# PROBLEM
For each line below that contains the string "materials", copy that line.
:: GIVEN INFORMATION ::
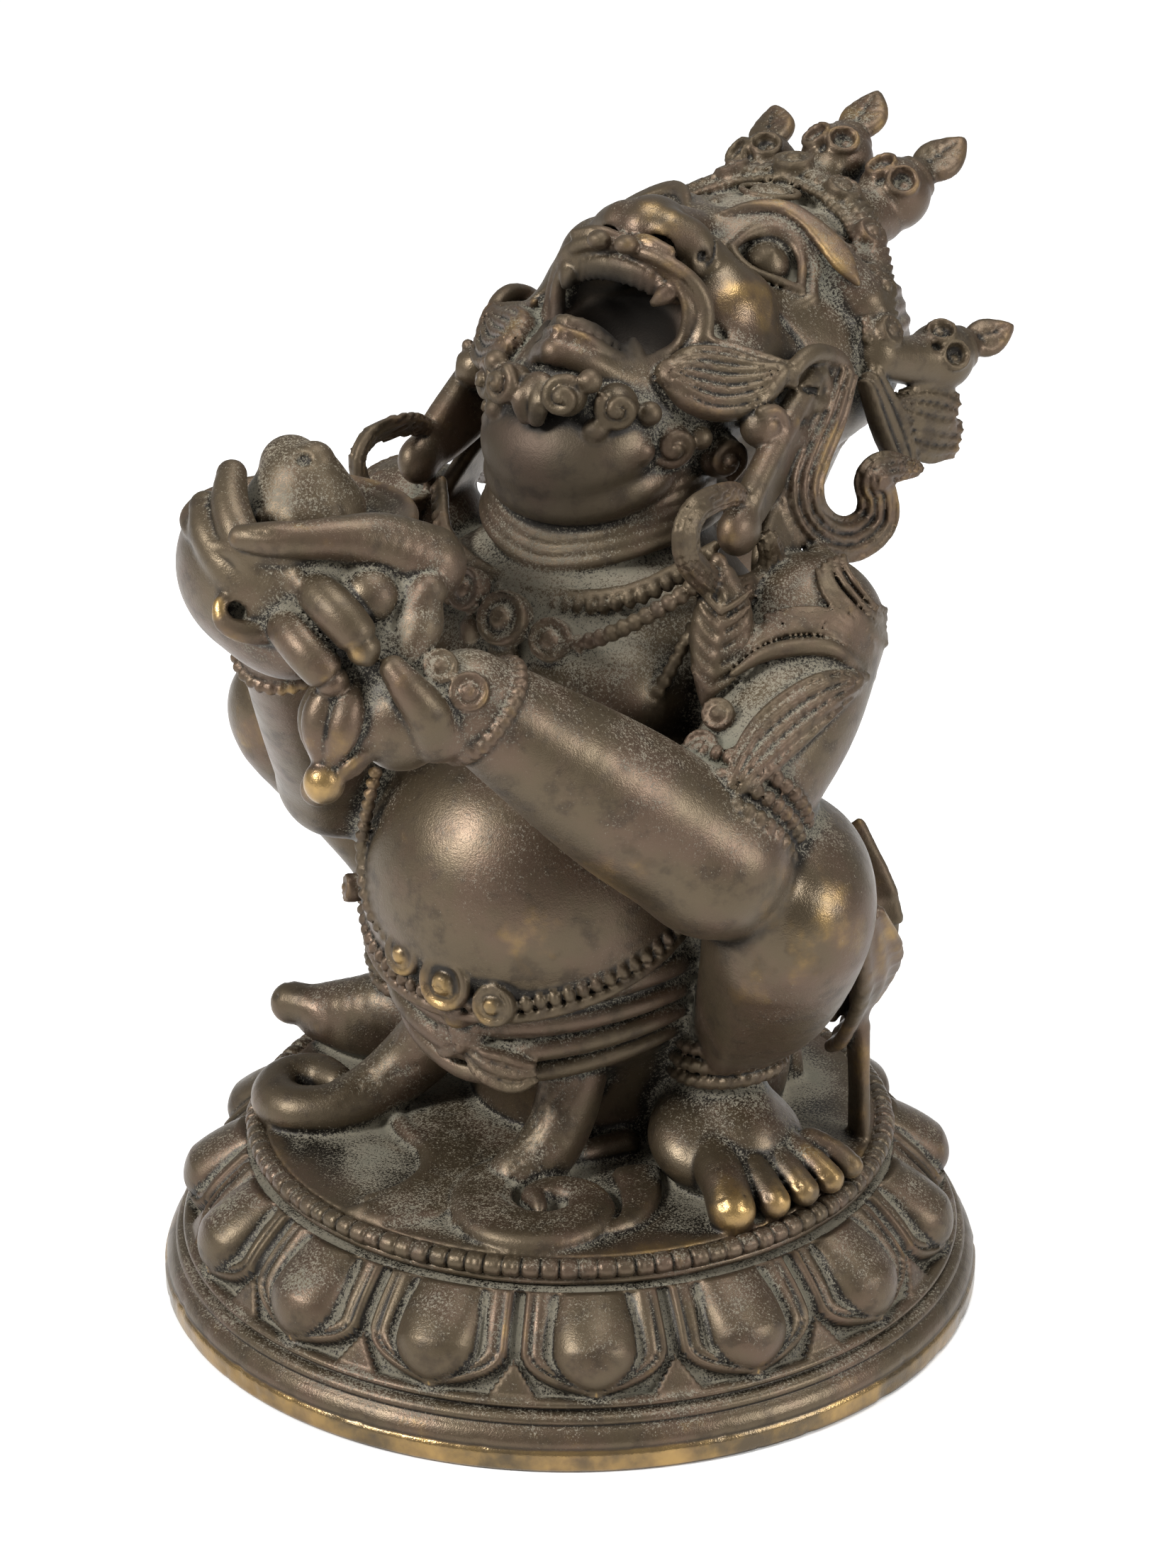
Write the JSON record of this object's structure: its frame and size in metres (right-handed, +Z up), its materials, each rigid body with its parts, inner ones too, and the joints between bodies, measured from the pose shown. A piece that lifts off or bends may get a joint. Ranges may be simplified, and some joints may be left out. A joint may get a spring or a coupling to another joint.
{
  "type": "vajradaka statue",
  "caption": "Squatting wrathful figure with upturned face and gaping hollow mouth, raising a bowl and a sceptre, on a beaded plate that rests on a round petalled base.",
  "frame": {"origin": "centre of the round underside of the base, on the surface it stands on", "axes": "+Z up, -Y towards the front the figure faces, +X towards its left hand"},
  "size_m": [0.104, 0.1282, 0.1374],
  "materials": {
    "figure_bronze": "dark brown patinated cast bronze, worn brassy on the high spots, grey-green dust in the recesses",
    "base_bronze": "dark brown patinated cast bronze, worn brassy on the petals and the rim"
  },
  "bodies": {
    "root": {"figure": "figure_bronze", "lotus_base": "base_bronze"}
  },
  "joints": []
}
:::
# FULL SOLUTION
Write the JSON record of this object's structure: its frame and size in metres (right-handed, +Z up), its materials, each rigid body with its parts, inner ones too, and the joints between bodies, measured from the pose shown. A piece that lifts off or bends may get a joint. Ranges may be simplified, and some joints may be left out. A joint may get a spring or a coupling to another joint.
  "materials": {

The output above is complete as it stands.